To bring the conversation around to mortgage borrowing, the only credit score that matters is the one your lender sees when your application is submitted. And it’s almost certainly NOT a score you have seen for yourself from all the score providers out there.
These days, prospective mortgage clients are often excited to tell their Realtor and their mortgage broker what their credit score is. And we sometimes have to bite our tongues, and praise them for caring and for monitoring their credit, while explaining that, no, a screenshot of their Borrowell credit score is not sufficient for mortgage lenders.
FICO Score 8 is the Gold Standard
For the most part, mortgage brokers submit their mortgage applications with an Equifax Canada credit report attached. This report will display a few different measures to the lenders, but the one paid the most attention to is called FICO Score 8. It’s the number cited when a lender wants to know mortgage applicants’ credit scores.
FICO says 90% of Canadian lenders use it, including major banks. But Canadian consumers cannot access their FICO score on their own.
Why You Should Worry About Your Credit Hygiene, Not Your Credit Score
It’s great that Canadians are learning to care a lot more their credit history—it is so essential to many aspects of life, not just for major events like financing a home or an automobile. For example, some employers check candidates’ credit history, and so do most landlords when considering tenancies.
We are not here extolling the need for standardized credit score reporting. Because that is not going to happen anytime soon, as desirable as it may seem. Instead, we will talk about best practices of maintaining great credit hygiene to help you get the mortgage you want (and potentially much more.)
What Is Credit Hygiene?
Dental hygiene is preventative maintenance to ensure your teeth and gums are the best they can be at all times. Having a similar routine for your personal credit history can be equally important to avoid problems when you least need them—like when buying or refinancing a home.
If you are always employing best practices, then you are optimizing your credit score and your overall credit profile, regardless of who is checking, when they are checking and what is being counted and reported. Here are some universal, useful for all tips too get you started.
Never Go Over Your Credit Limits – Leave Some Room
When you have a credit card or line of credit hovering around its limit, you are at risk of going over, which is not a good thing for your credit score. And it might happen innocently—you started out under the limit, but with interest charges and possible over-limit penalties, you are now in the Badlands.
Even when you use a balance transfer promotion or some form of interest-free period, you should leave room at the top.
It’s like when ordering a coffee, you leave room at the top for the milk—even if you take it black, avoid spillages.
Accept All Offers of Increased Limits
You should usually welcome credit limit increases. Your credit will healthier and stronger to because your limits have some heft to them. You will also instantly reduce your percentage utilization of credit with an increased limit. This often results in a higher credit score. Equifax Canada says credit limit percentage utilization has a 30% weighting on your personal credit score. And that’s a lot.

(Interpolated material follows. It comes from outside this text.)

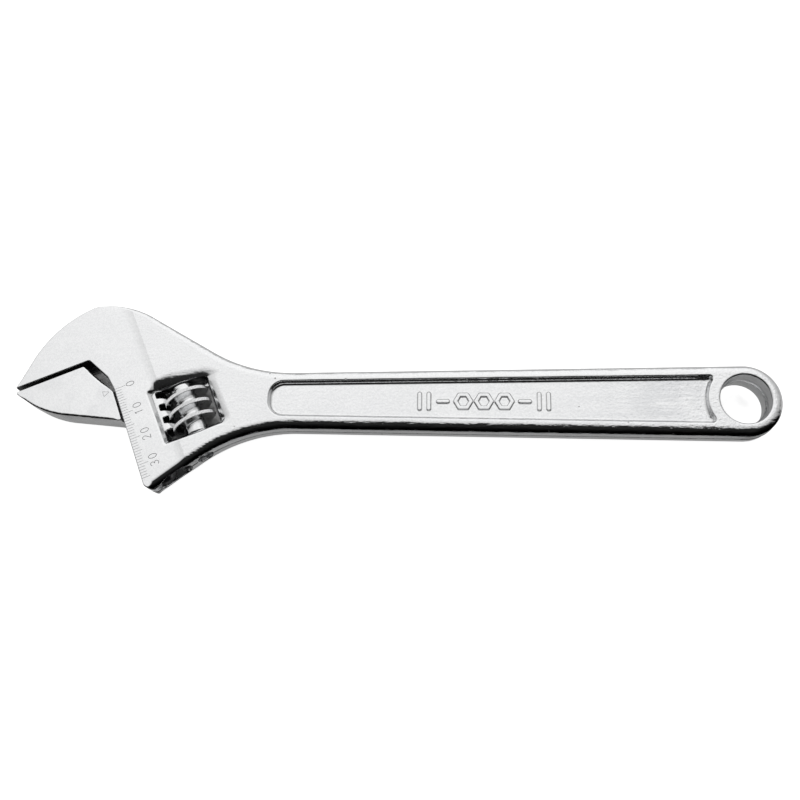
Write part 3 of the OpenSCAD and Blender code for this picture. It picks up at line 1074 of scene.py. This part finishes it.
def make_floor(name, level, shade):
    """Large matt square at one height, with its shading."""
    size = 3.0
    mesh = bpy.data.meshes.new(name)
    corners = [(-size, -size), (size, -size), (size, size), (-size, size)]
    mesh.from_pydata([(x, y, level) for x, y in corners], [], [(0, 1, 2, 3)])
    floor = show(name, mesh)
    shading = Shading(name)
    for socket, value in (("Base Color", tone(shade)), ("Roughness", 1), ("Specular IOR Level", 0)):
        shading.shader.inputs[socket].default_value = value
    mesh.materials.append(shading.material)
    return floor, shading


def glow_where_open(shading, dark, light, strength):
    """Makes a floor glow like a light table, the glow cut by ambient occlusion under and near the wrench as a
    painted shadow; returns its openness and its glow.
    """
    occlusion = shading.node("ShaderNodeAmbientOcclusion")
    occlusion.inputs["Distance"].default_value = 0.02
    glow = shading.range(occlusion.outputs["AO"], dark, light, 0, strength, "LINEAR")
    shading.shader.inputs["Emission Color"].default_value = tone(1)
    shading.link(glow, shading.shader.inputs["Emission Strength"])
    return occlusion.outputs["AO"], glow


def make_stage():
    """Pale floor just under the wrench's lowest point, glowing with a painted shadow round the wrench, and a
    grey card that only the metal reflects.
    """
    level = -WORM_R * MM - 0.0002
    floor, shading = make_floor("pale_floor", level, 0.45)
    floor.visible_glossy = False
    floor.visible_diffuse = False
    floor.visible_shadow = False
    glow_where_open(shading, 0.12, 0.26, 0.95)
    grey = 0.5
    card, shading = make_floor("grey_card", level - 0.0001, grey)
    card.visible_camera = False
    # The card glows too, with the same painted shadow near the wrench, seen only in reflections
    openness, glow = glow_where_open(shading, 0.12, 0.5, 0.22)
    # The card is black in front of the wrench, away from it, so that only steep reflections are bright
    away = shading.range(openness, 0.7, 0.84, kind="LINEAR")
    in_front = shading.range(shading.axis("Y"), -0.002, -0.008, kind="LINEAR")
    kept = shading.math("SUBTRACT", 1, shading.math("MULTIPLY", away, in_front))
    shading.link(shading.math("MULTIPLY", kept, grey), shading.shader.inputs["Base Color"])
    shading.link(shading.math("MULTIPLY", kept, glow), shading.shader.inputs["Emission Strength"])


def make_light():
    """A white tent: bright overhead and behind, with a dark opening on the front side."""
    world = bpy.data.worlds.new("tent")
    bpy.context.scene.world = world
    world.use_nodes = True
    tent = Nodes(world.node_tree)
    background = tent.tree.nodes["Background"]
    background.inputs["Color"].default_value = tone(1)
    direction = tent.node("ShaderNodeTexCoord").outputs["Generated"]
    # Cosine of the angle from the middle of the opening, which is low on the -Y side and wide in x
    tilt = math.radians(78)
    squeezed = tent.math("MULTIPLY", direction, (0.45, 1, 1), kind="ShaderNodeVectorMath")
    even = tent.math("NORMALIZE", squeezed, kind="ShaderNodeVectorMath")
    middle = (0, -math.sin(tilt), math.cos(tilt))
    opening = tent.ramp(tent.math("DOT_PRODUCT", even, middle, kind="ShaderNodeVectorMath"), [
        (-0.45, 1.14), (-0.09, 1.05), (0.2, 0.88), (0.42, 0.7), (0.5, 0.35), (0.56, 0.02)])
    # Brightness by height: bright overhead, falling to grey low down at the front and the sides
    lift = tent.math("DOT_PRODUCT", direction, (0, 0.35, 1), kind="ShaderNodeVectorMath")
    height = tent.ramp(lift, [(-0.2, 0.22), (0.0, 0.3), (0.2, 0.65), (0.35, 0.9), (0.5, 1.0)])
    # Darker low down on the side of the jaws and on the side of the handle's end
    sideways = tent.node("ShaderNodeSeparateXYZ")
    tent.link(direction, sideways.inputs[0])
    side = tent.ramp(sideways.outputs["X"], [
        (-1.0, 0.7), (-0.8, 0.75), (-0.6, 0.88), (-0.35, 1.0), (0.45, 1.0), (0.7, 0.62), (0.95, 0.5)])
    strength = tent.math("MULTIPLY", tent.math("MULTIPLY", opening, height), side)
    tent.link(strength, background.inputs["Strength"])
    bpy.context.scene.view_settings.view_transform = "Standard"


def make_camera():
    camera = bpy.data.objects.new("camera", bpy.data.cameras.new("camera"))
    bpy.context.scene.collection.objects.link(camera)
    camera.location = Vector(CAMERA_AT) * MM
    forward = Vector(CAMERA_FORWARD).normalized()
    right = forward.cross(Vector(CAMERA_UP)).normalized()
    up = right.cross(forward)
    camera.rotation_euler = Matrix((right, up, -forward)).transposed().to_euler()
    camera.data.lens = CAMERA_LENS
    camera.data.sensor_width = 36
    camera.data.clip_start = 0.01
    bpy.context.scene.camera = camera


make_camera()
make_light()
make_stage()
make_body(forged_chrome("forged_chrome"))
make_jaw(ground_chrome("jaw_chrome", 0.35))
make_worm(ground_chrome("worm_chrome", 0.1))
make_pin(turned_steel("pin_steel", (0.62, 0.63, 0.65), 0.5))
make_spring(turned_steel("spring_steel", (0.42, 0.43, 0.45), 0.7))
make_scale("scale_ticks", tick_strokes(), TICK_W, etched("etched_ticks", (0.3, 0.3, 0.31)))
make_scale("scale_digits", digit_strokes(), DIGIT_LINE_W, etched("etched_digits", (0.1, 0.1, 0.11)))
make_pointer(etched("etched_pointer", (0.3, 0.3, 0.31)))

Spread Around Your Balances
When trying to maximize your personal credit score, you should look at your utilization of available credit for each individual credit line. If your goal is to maximize your score at all times, but you do carry credit balances, try to spread it around, rather than cluster it all on one card. One way this can arise is when you use balance transfer promotions to reduce interest expenses. You’ll have to evaluate the trade-offs before you do.

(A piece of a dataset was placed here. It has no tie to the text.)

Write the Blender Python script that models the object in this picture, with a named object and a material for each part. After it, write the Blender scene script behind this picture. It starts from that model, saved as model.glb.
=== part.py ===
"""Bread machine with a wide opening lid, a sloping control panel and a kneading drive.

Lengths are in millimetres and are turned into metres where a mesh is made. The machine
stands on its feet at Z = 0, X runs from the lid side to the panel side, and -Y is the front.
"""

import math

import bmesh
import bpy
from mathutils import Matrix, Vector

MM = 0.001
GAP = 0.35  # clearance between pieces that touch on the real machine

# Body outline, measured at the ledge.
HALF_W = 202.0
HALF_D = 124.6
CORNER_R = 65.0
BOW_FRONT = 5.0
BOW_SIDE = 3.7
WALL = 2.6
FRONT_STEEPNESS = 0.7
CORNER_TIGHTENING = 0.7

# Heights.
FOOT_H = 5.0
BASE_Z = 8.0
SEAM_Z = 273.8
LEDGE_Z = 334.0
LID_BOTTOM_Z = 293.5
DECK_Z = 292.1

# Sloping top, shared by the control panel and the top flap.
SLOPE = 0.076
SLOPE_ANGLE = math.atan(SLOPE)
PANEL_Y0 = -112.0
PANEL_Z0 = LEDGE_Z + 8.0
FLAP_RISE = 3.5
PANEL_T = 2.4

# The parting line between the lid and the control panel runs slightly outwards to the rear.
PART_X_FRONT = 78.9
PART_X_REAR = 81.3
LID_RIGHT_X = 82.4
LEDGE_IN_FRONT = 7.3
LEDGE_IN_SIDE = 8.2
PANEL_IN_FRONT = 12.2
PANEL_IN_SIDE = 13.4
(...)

Use All Your Cards and Lines of Credit
We all tend to favour one particular credit card (maybe we like their rewards program) and we might neglect our other cards. If you are trying to maximize your credit score, it is a better idea to use all your available credit lines fairly regularly, even if it’s just for a few dollars and you pay it right off (which is a good idea anyway)
Why? This demonstrates that you are good at managing your debt, which is exactly what mortgage lenders want to see.
Use It or Lose It
If you never borrow money, or you have a solitary credit card somewhere in your wallet and you never actually use it, eventually you will have nothing generating a credit score for you. And you may end up with no score at all. And that can really cramp your style when you need a mortgage.